NEW YORK (TheStreet) -- Keybanc has upgraded aircraft parts manufacturer Heico Corp (HEI) to "buy" from "hold" with a $68 price target, noting the commercial aerospace aftermarket is seeing accelerated growth.
TheStreet Ratings team rates HEICO CORP as a Buy with a ratings score of B+. The team has this to say about their recommendation:
"We rate HEICO CORP (HEI) a BUY. This is driven by some important positives, which we believe should have a greater impact than any weaknesses, and should give investors a better performance opportunity than most stocks we cover. The company's strengths can be seen in multiple areas, such as its revenue growth, largely solid financial position with reasonable debt levels by most measures, impressive record of earnings per share growth, compelling growth in net income and solid stock price performance.
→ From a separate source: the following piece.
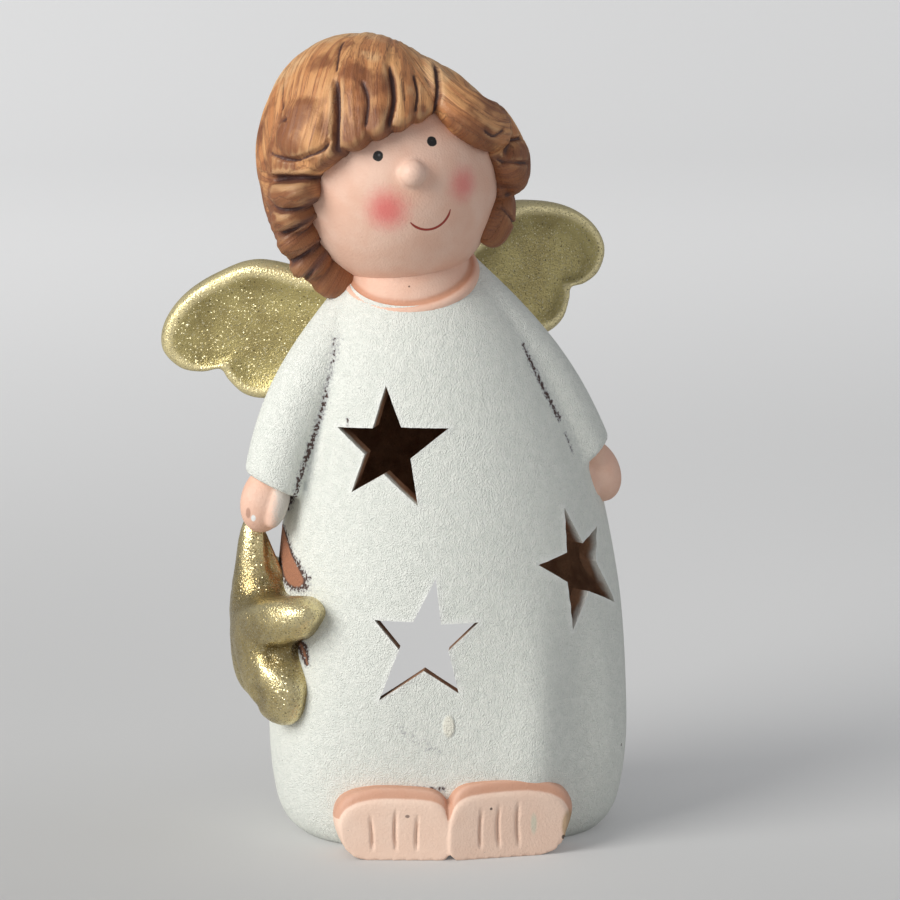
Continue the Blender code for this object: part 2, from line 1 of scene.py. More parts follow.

We feel these strengths outweigh the fact that the company is trading at a premium valuation based on our review of its current price compared to such things as earnings and book value."
Highlights from the analysis by TheStreet Ratings Team goes as follows:
- The revenue growth came in higher than the industry average of 7.7%. Since the same quarter one year prior, revenues rose by 18.6%. This growth in revenue appears to have trickled down to the company's bottom line, improving the earnings per share.
- The debt-to-equity ratio is somewhat low, currently at 0.62, and is less than that of the industry average, implying that there has been a relatively successful effort in the management of debt levels. Along with the favorable debt-to-equity ratio, the company maintains an adequate quick ratio of 1.07, which illustrates the ability to avoid short-term cash problems.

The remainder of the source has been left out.